Durant un certain temps, le piège tendu par Perret et Ruffin dans Au boulot ! semble se retourner contre eux. La chroniqueuse en a conscience et en joue avec autodérision : exploitant son rôle comique, elle affirme par ailleurs auprès de Ruffin que son regard a changé, qu’elle ne se plaindra par exemple plus d’un livreur refusant d’attendre qu’elle sorte de son bain pour réceptionner son colis. Chahutée par les conditions d’existence des personnes qu’elle appelle, sur BFM, des « glandus », des « assistés » et des « feignasses », l’émotion la submerge même devant le témoignage bouleversant d’une aide-soignante à domicile, qui fait l’éloge de son travail d’assistance aux plus vulnérables, tout en rappelant les conditions éprouvantes de son métier. « Vous filmez pas quand je pleure ! On le coupera au montage » demande-t-elle devant la caméra portée de Perret. La requête est stratégique et il s’agit, évidemment, de comprendre l’inverse : filmez-moi quand je pleure car, après tout, j’ai aussi un cœur.
Ego à gogo
L’entreprise d’autodédiabolisation fonctionne donc à merveille, en dépit d’une résistance molle de la part de Ruffin, qui répète à plusieurs reprises ne pas vouloir être l’instigateur d’une opération de « tourisme social ». C’est pourtant la limite principale du film, qui épouse la structure narrative d’un tour de France chez les prolos (avec des cases cochées au détour de certaines dialogues pour montrer patte blanche sur le féminisme, le racisme, etc.), articulé autour de la chroniqueuse, qui s’affirme comme le moteur central du dispositif comique. Perpétuant l’égocentrisme filmique qui le caractérise depuis Merci patron !, Ruffin apparaît d’ailleurs souvent en concurrence avec Saldmann pour briller devant la caméra de Perret, qu’il redirige sur lui en commentant la situation ou en délivrant quelques blagues potaches – jamais drôles. Lors des conversations avec la chroniqueuse, il ne cesse de souligner avec lourdeur ce qui les différencie, sans pour autant se rendre compte qu’il occupe parfois une position similaire. En témoigne un bel impensé : quelques minutes après que le député affirme, au détour d’un échange avec un chef-cuisinier afghan, qu’il ne cuisine jamais, Saldmann confesse ne pas savoir faire cuire un œuf… Peut-on réinsérer Ruffin ? Durant une journée passée à Grigny auprès d’apprentis en formation, le député apprend à raccorder quelques câbles de fibre optique sur le trottoir, endossant le même costume d’ouvrier que sa comparse pour confirmer que, décidément, le sujet de l’expérience était double.

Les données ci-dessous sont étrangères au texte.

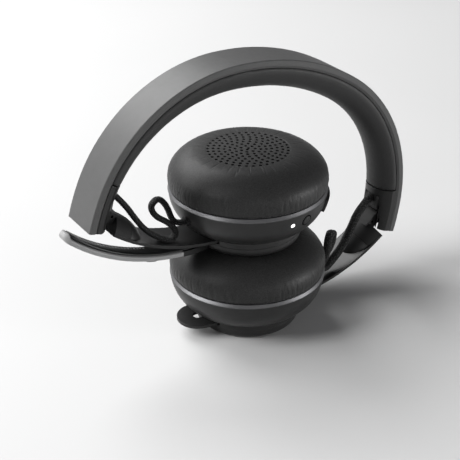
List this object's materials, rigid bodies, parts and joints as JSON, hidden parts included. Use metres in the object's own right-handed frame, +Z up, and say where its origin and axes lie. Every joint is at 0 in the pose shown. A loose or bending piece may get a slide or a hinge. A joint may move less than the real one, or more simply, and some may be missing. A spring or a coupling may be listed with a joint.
{
  "type": "wireless headset",
  "caption": "Folded on-ear wireless headset: arched headband, pivoting arms, stacked padded ear cups and a swivelling microphone boom.",
  "frame": {"origin": "centre of the lower ear cup's outer cap, on the face the folded headset stands on", "axes": "+X along the headband's arch, from the cup with the boom towards the plain cup's arm; +Y away from the side with the controls; +Z up along the ear cups' common axis"},
  "size_m": [0.1599, 0.0674, 0.1168],
  "materials": {
    "band_graphite": "satin",
    "gloss_black": "semi-gloss",
    "arm_graphite": "satin",
    "cup_graphite": "satin",
    "inner_black": "matt",
    "button_black": "satin",
    "boom_satin": "satin",
    "boom_rubber": "matt",
    "rubber_black": "matt",
    "leatherette": "soft sheen",
    "cord_braid": "woven",
    "lead_jacket": "matt",
    "rim_metal": "polished chamfer",
    "steel": "bright",
    "spring_steel": "blued",
    "driver_steel": "plated",
    "diaphragm_film": "clear film",
    "copper_coil": "enamelled wire",
    "ferrite": "sintered",
    "cell_foil": "foil",
    "board_laminate": "solder mask",
    "led_lens": "translucent"
  },
  "bodies": {
    "headband": {"band_outer_shell": "band_graphite", "band_spring_strip": "spring_steel", "band_ribbon_lead": "lead_jacket", "band_pad": "leatherette", "end_cover_right": "gloss_black", "end_cover_left": "gloss_black"},
    "slider_right": {"slider_right": "steel", "hinge_pin_right": "steel"},
    "slider_left": {"slider_left": "steel", "hinge_pin_left": "steel"},
    "arm_right": {"arm_plate_right": "arm_graphite", "arm_cover_right": "gloss_black", "hinge_block_right": "gloss_black", "rocker_saddle_right": "steel", "saddle_rivet_right": "steel", "cord_right": "cord_braid"},
    "arm_left": {"arm_plate_left": "arm_graphite", "arm_cover_left": "gloss_black", "hinge_block_left": "gloss_black", "rocker_saddle_left": "steel", "saddle_rivet_left": "steel", "cord_left": "cord_braid"},
    "cup_right": {"hub_ring_right": "cup_graphite", "cup_shell_right": "cup_graphite", "cord_gland_right": "rubber_black", "rim_ring_right": "rim_metal", "baffle_right": "inner_black", "speaker_driver_right": "driver_steel", "diaphragm_right": "diaphragm_film", "cushion_right": "leatherette", "speaker_scrim_right": "leatherette", "pivot_cage_right": "inner_black", "tilt_pin_right": "steel", "outer_cap_right": "cup_graphite", "charge_coil": "copper_coil", "coil_ferrite": "ferrite", "battery_cell": "cell_foil"},
    "cup_left": {"hub_ring_left": "cup_graphite", "cup_shell_left": "cup_graphite", "cord_gland_left": "rubber_black", "rim_ring_left": "rim_metal", "baffle_left": "inner_black", "speaker_driver_left": "driver_steel", "diaphragm_left": "diaphragm_film", "cushion_left": "leatherette", "speaker_scrim_left": "leatherette", "pivot_cage_left": "inner_black", "tilt_pin_left": "steel", "circuit_board": "board_laminate", "power_switch": "inner_black", "led_window": "led_lens", "charge_socket": "driver_steel"},
    "boom": {"boom_hub": "cup_graphite", "boom_retainer": "steel", "boom_root": "inner_black", "boom_shell": "boom_satin", "boom_inlay": "boom_rubber", "mic_capsules": "driver_steel"},
    "power_button": {"power_button": "button_black"},
    "volume_rocker": {"volume_rocker": "button_black"}
  },
  "joints": [
    {"name": "right_extend", "type": "slide", "parent": "headband", "child": "slider_right", "axis": [-0.2713, 0, -0.9625], "range_m": [0, 0.01], "deforming": ["cord_right", "cord_left", "cushion_right", "speaker_scrim_right"]},
    {"name": "left_extend", "type": "slide", "parent": "headband", "child": "slider_left", "axis": [-0.2713, 0, -0.9625], "range_m": [0, 0.01], "deforming": ["cord_right", "cord_left", "cushion_right", "speaker_scrim_right"]},
    {"name": "right_fold", "type": "hinge", "parent": "slider_right", "child": "arm_right", "pos_m": [0.06843, 0, 0.03], "axis": [0, -1, 0], "range_deg": [0, 36], "deforming": ["cord_right", "cord_left", "cushion_right", "speaker_scrim_right"]},
    {"name": "left_fold", "type": "hinge", "parent": "slider_left", "child": "arm_left", "pos_m": [-0.06843, 0, 0.06857], "axis": [0, 1, 0], "range_deg": [-8, 0], "deforming": ["cord_right", "cord_left", "cushion_right", "speaker_scrim_right"]},
    {"name": "right_tilt", "type": "hinge", "parent": "arm_right", "child": "cup_right", "pos_m": [0, 0, 0.0132], "axis": [1, 0, 0], "range_deg": [-4, 4], "deforming": ["cord_right", "cord_left", "cushion_right", "speaker_scrim_right"]},
    {"name": "left_tilt", "type": "hinge", "parent": "arm_left", "child": "cup_left", "pos_m": [0, 0, 0.05177], "axis": [1, 0, 0], "range_deg": [-4, 4], "deforming": ["cord_left", "cord_right", "cushion_right", "speaker_scrim_right"]},
    {"name": "boom_swing", "type": "hinge", "parent": "cup_left", "child": "boom", "pos_m": [0, 0, 0.0405], "axis": [0, 0, 1], "range_deg": [-135, 135]},
    {"name": "power_press", "type": "slide", "parent": "cup_left", "child": "power_button", "axis": [-0.2166, 0.938, 0.2706], "range_m": [0, 0.0004], "stiffness_N_per_m": 600, "springref_m": -0.0005},
    {"name": "volume_rock", "type": "hinge", "parent": "cup_left", "child": "volume_rocker", "pos_m": [0.02424, -0.01894, 0.05607], "axis": [0.2364, -0.1847, 0.9539], "range_deg": [-3, 3], "stiffness_Nm_per_rad": 0.02}
  ],
  "couplings": [
    {"joint": "left_extend", "follows": "right_extend", "ratio": 1}
  ]
}
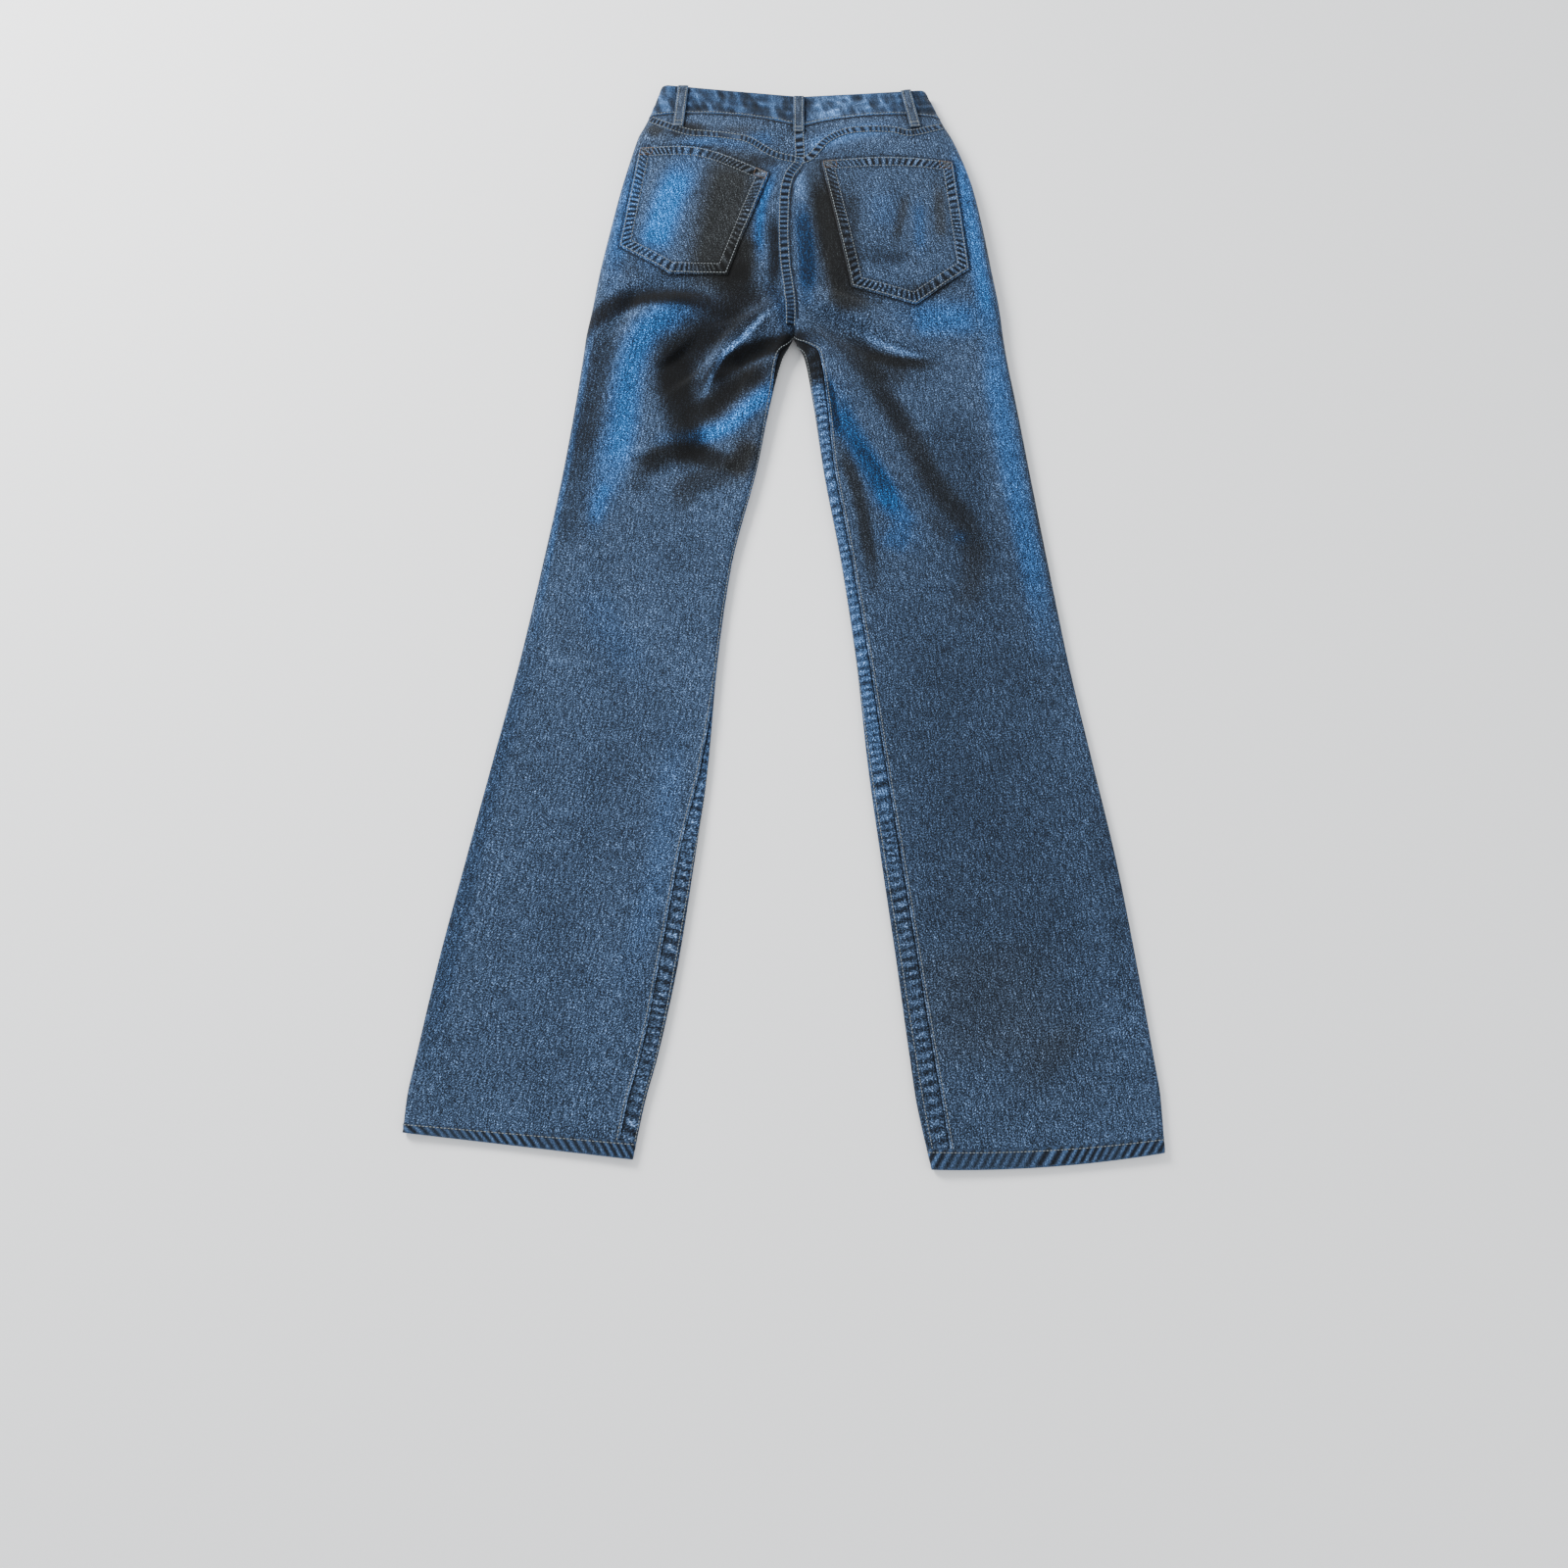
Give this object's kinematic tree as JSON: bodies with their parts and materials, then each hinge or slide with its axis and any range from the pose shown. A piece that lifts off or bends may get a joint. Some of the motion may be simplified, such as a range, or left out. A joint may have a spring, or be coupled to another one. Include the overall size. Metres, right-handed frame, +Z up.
{
  "type": "flare jeans",
  "caption": "Denim flare jeans laid out flat with the back side up, legs spread, with back yokes, patch pockets and a belt-looped waistband.",
  "frame": {"origin": "on the floor, under the middle of the garment's outline", "axes": "+Z up out of the back side, which faces up; +Y towards the waist, -Y towards the hems; +X to the wearer's right as the garment lies on its front"},
  "size_m": [0.6985, 1.1493, 0.0338],
  "materials": {
    "denim": "washed mid-blue cotton twill with pale wear on its folds and seams, matt",
    "button_metal": "dull copper-toned shank button",
    "thread": "faded beige topstitching thread"
  },
  "bodies": {
    "root": {"back_left": "denim", "back_right": "denim", "front_left": "denim", "front_right": "denim", "yoke_left": "denim", "yoke_right": "denim", "waistband": "denim", "pocket_left": "denim", "pocket_right": "denim", "loop_back_left": "denim", "loop_back_centre": "denim", "loop_back_right": "denim", "loop_front_left": "denim", "loop_front_right": "denim", "waist_button": "button_metal"}
  },
  "joints": []
}
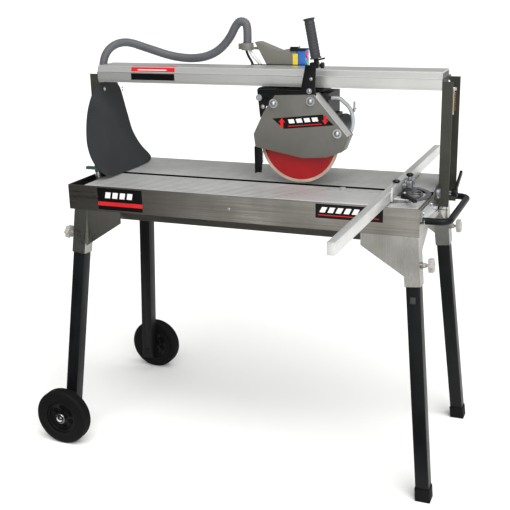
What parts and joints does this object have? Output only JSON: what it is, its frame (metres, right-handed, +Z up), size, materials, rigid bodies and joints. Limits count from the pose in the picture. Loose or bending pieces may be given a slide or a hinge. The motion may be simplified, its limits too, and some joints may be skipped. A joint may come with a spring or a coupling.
{
  "type": "wet tile saw",
  "caption": "Bridge-type wet tile saw: a blade head on a tilting rail over a water tank table, on splayed legs with wheels.",
  "frame": {"origin": "on the floor, at the middle of the machine's overall footprint", "axes": "+X along the cutting rail, from the wheeled end to the footed end; +Y away from the operator; +Z up"},
  "size_m": [1.3326, 1.254, 1.3742],
  "materials": {
    "stainless": "brushed stainless sheet",
    "table_aluminium": "ribbed extrusion, mill finish",
    "anodised_rail": "satin anodised",
    "olive_grey_paint": "semi-gloss powder coat",
    "guard_paint": "satin powder coat",
    "black_paint": "satin powder coat",
    "zinc": "bright zinc plate",
    "chrome": "polished",
    "rubber": "matt moulded rubber",
    "curtain_rubber": "matt sheet rubber",
    "conduit_grey": "ribbed PVC conduit",
    "white_knob": "moulded nylon",
    "black_plastic": "moulded ABS",
    "green_plastic": "moulded nylon",
    "blue_plastic": "moulded ABS",
    "green_button": "moulded ABS",
    "red_button": "moulded ABS",
    "red_blade": "painted steel core",
    "diamond_rim": "sintered diamond segment",
    "motor_grey": "cast and painted",
    "copper": "enamelled copper in a steel stack",
    "steel": "ground",
    "clear_tube": "flexible PVC"
  },
  "bodies": {
    "tank": {"tank_pan": "stainless", "table_front": "table_aluminium", "table_rear": "table_aluminium", "leg_sockets": "stainless", "drain_plug": "rubber", "water_pump": "black_plastic", "water_hose": "clear_tube", "valve_body": "zinc", "pivot_plates": "zinc", "carry_handle": "black_paint", "gauge_plate": "zinc", "support_bolt": "white_knob"},
    "bridge": {"post_left": "olive_grey_paint", "post_right": "olive_grey_paint", "rail": "anodised_rail", "curtain": "curtain_rubber", "conduit": "conduit_grey"},
    "carriage": {"carriage_plate": "black_paint", "pivot_bolt": "zinc", "switch_bracket": "guard_paint", "switch_block": "blue_plastic", "switch_cables": "white_knob"},
    "rollers_left": {"rollers_left": "steel"},
    "rollers_right": {"rollers_right": "steel"},
    "start_button": {"start_button": "green_button"},
    "stop_button": {"stop_button": "red_button"},
    "head": {"motor_casing": "motor_grey", "motor_stator": "copper", "guard_rear": "guard_paint", "guard_front": "guard_paint", "guard_nuts": "chrome", "head_arm": "black_paint", "grip": "rubber", "splash_flap": "rubber", "water_tube": "clear_tube"},
    "plunge_knob": {"plunge_knob": "black_plastic"},
    "water_tap": {"water_tap": "chrome"},
    "blade": {"arbor": "steel", "blade_disc": "red_blade", "blade_rim": "diamond_rim", "blade_flanges": "steel"},
    "valve_lever": {"valve_lever": "green_plastic"},
    "tilt_lever": {"tilt_lever": "black_paint"},
    "fence": {"fence_bar": "anodised_rail"},
    "fence_lever": {"fence_lever": "black_plastic"},
    "support_arm": {"support_arm": "zinc"},
    "leg_front_left": {"leg_front_left": "black_paint"},
    "knob_front_left": {"knob_front_left": "white_knob"},
    "wheel_front_left": {"tyre_front_left": "rubber", "wheel_front_left": "black_plastic"},
    "leg_front_right": {"leg_front_right": "black_paint", "foot_front_right": "rubber"},
    "knob_front_right": {"knob_front_right": "white_knob"},
    "leg_rear_right": {"leg_rear_right": "black_paint", "foot_rear_right": "rubber"},
    "knob_rear_right": {"knob_rear_right": "white_knob"},
    "leg_rear_left": {"leg_rear_left": "black_paint"},
    "knob_rear_left": {"knob_rear_left": "white_knob"},
    "wheel_rear_left": {"tyre_rear_left": "rubber", "wheel_rear_left": "black_plastic"}
  },
  "joints": [
    {"name": "bridge_tilt", "type": "hinge", "parent": "tank", "child": "bridge", "pos_m": [0.0203, 0.067, 0.868], "axis": [1, 0, 0], "range_deg": [0, 45], "deforming": ["curtain"]},
    {"name": "carriage_slide", "type": "slide", "parent": "bridge", "child": "carriage", "axis": [1, 0, 0], "range_m": [-0.45, 0.165], "deforming": ["conduit"]},
    {"name": "rollers_left_spin", "type": "hinge", "parent": "carriage", "child": "rollers_left", "pos_m": [0.0513, 0.148, 1.1818], "axis": [0, 1, 0], "range_deg": [-1900, 700]},
    {"name": "rollers_right_spin", "type": "hinge", "parent": "carriage", "child": "rollers_right", "pos_m": [0.1793, 0.148, 1.1818], "axis": [0, 1, 0], "range_deg": [-1900, 700]},
    {"name": "start_press", "type": "slide", "parent": "carriage", "child": "start_button", "axis": [-1, 0, 0], "range_m": [0, 0.0025], "stiffness_N_per_m": 400, "springref_m": -0.002},
    {"name": "stop_press", "type": "slide", "parent": "carriage", "child": "stop_button", "axis": [-1, 0, 0], "range_m": [0, 0.0025], "stiffness_N_per_m": 400, "springref_m": -0.002},
    {"name": "head_plunge", "type": "hinge", "parent": "carriage", "child": "head", "pos_m": [0.0463, 0.045, 1.137], "axis": [0, 1, 0], "range_deg": [0, 10]},
    {"name": "plunge_knob_turn", "type": "hinge", "parent": "head", "child": "plunge_knob", "pos_m": [0.2443, 0.045, 1.236], "axis": [1, 0, 0], "range_deg": [0, 270]},
    {"name": "water_tap_turn", "type": "hinge", "parent": "head", "child": "water_tap", "pos_m": [0.3129, 0.158, 1.092], "axis": [0, 1, 0], "range_deg": [0, 90]},
    {"name": "blade_spin", "type": "hinge", "parent": "head", "child": "blade", "pos_m": [0.1653, 0.067, 0.9995], "axis": [0, 1, 0], "continuous": true},
    {"name": "valve_turn", "type": "hinge", "parent": "tank", "child": "valve_lever", "pos_m": [-0.5037, -0.026, 0.89], "axis": [0, 0, 1], "range_deg": [0, 90]},
    {"name": "tilt_lever_turn", "type": "hinge", "parent": "tank", "child": "tilt_lever", "pos_m": [0.6343, 0.12806, 0.85723], "axis": [1, 0, 0], "range_deg": [-15, 60]},
    {"name": "fence_swing", "type": "hinge", "parent": "tank", "child": "fence", "pos_m": [0.4823, 0.017, 0.88], "axis": [0, 0, 1], "range_deg": [0, 30]},
    {"name": "fence_lever_turn", "type": "hinge", "parent": "fence", "child": "fence_lever", "pos_m": [0.5238, -0.05488, 0.885], "axis": [0, 0, 1], "range_deg": [0, 65]},
    {"name": "support_swing", "type": "hinge", "parent": "tank", "child": "support_arm", "pos_m": [0.3183, 0.02, 0.87], "axis": [0, 0, -1], "range_deg": [0, 40]},
    {"name": "leg_front_left_slide", "type": "slide", "parent": "tank", "child": "leg_front_left", "axis": [-0.0937, -0.0937, -0.9912], "range_m": [0, 0.1]},
    {"name": "knob_front_left_turn", "type": "hinge", "parent": "tank", "child": "knob_front_left", "pos_m": [-0.55975, -0.12455, 0.70499], "axis": [-0.9956, 0.0044, 0.0937], "range_deg": [0, 180]},
    {"name": "wheel_front_left_spin", "type": "hinge", "parent": "leg_front_left", "child": "wheel_front_left", "pos_m": [-0.5723, -0.238, 0.094], "axis": [0, 1, 0], "continuous": true},
    {"name": "leg_front_right_slide", "type": "slide", "parent": "tank", "child": "leg_front_right", "axis": [0.0937, -0.0937, -0.9912], "range_m": [0, 0.1]},
    {"name": "knob_front_right_turn", "type": "hinge", "parent": "tank", "child": "knob_front_right", "pos_m": [0.61435, -0.12455, 0.70499], "axis": [0.9956, 0.0044, 0.0937], "range_deg": [0, 180]},
    {"name": "leg_rear_right_slide", "type": "slide", "parent": "tank", "child": "leg_rear_right", "axis": [0.0937, 0.0937, -0.9912], "range_m": [0, 0.1]},
    {"name": "knob_rear_right_turn", "type": "hinge", "parent": "tank", "child": "knob_rear_right", "pos_m": [0.61435, 0.30855, 0.70499], "axis": [0.9956, -0.0044, 0.0937], "range_deg": [0, 180]},
    {"name": "leg_rear_left_slide", "type": "slide", "parent": "tank", "child": "leg_rear_left", "axis": [-0.0937, 0.0937, -0.9912], "range_m": [0, 0.1]},
    {"name": "knob_rear_left_turn", "type": "hinge", "parent": "tank", "child": "knob_rear_left", "pos_m": [-0.55975, 0.30855, 0.70499], "axis": [-0.9956, -0.0044, 0.0937], "range_deg": [0, 180]},
    {"name": "wheel_rear_left_spin", "type": "hinge", "parent": "leg_rear_left", "child": "wheel_rear_left", "pos_m": [-0.5723, 0.422, 0.094], "axis": [0, 1, 0], "continuous": true}
  ],
  "couplings": [
    {"joint": "rollers_left_spin", "follows": "carriage_slide", "rad_per_m": 71.429},
    {"joint": "rollers_right_spin", "follows": "carriage_slide", "rad_per_m": 71.429}
  ]
}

Plus malin qu’il n’y paraît, Au boulot ! accueille dans son dernier tiers un revirement salutaire. Le montage, qui éclipse peu à peu Sadlmann au profit de Ruffin, préparait le terrain : la chroniqueuse finira évincée du tournage avant la fin de la semaine d’immersion, ce qui explique la présence à l’écran de plus en plus importante de son partenaire de jeu. Après chaque journée de travail, Saldmann continuait de proférer des immondices à la télévision sur l’insécurité dans les quartiers populaires ou les massacres en cours à Gaza (légitimes et proportionnés, selon elle), au point que Perret et Ruffin ont jugé nécessaire d’interrompre l’expérience pour insister sur l’objectif premier d’Au boulot ! : mettre en lumière les plus précaires et leur redonner par-là une dignité. Il en va ainsi de cette femme de ménage qui affirme avoir honte de sa dentition mais espère obtenir de nouvelles dents avec l’argent gagné grâce à son emploi actuel, après des années passées au chômage. Dans la dernière scène du film, Perret et Ruffin la retrouvent : elle arbore alors un grand sourire, marchant fièrement sur le tapis rouge qu’ils ont déroulé pour célébrer, en singeant une cérémonie cannoise, les personnes croisées tout au long du tournage. Tandis que la chroniqueuse continue de répandre son idéologie nauséabonde sur les plateaux télé, le film aura su tourner le dispositif racoleur de l’immersion à son avantage : plutôt que de chercher à réinsérer Saldmann, il fallait tout simplement la virer.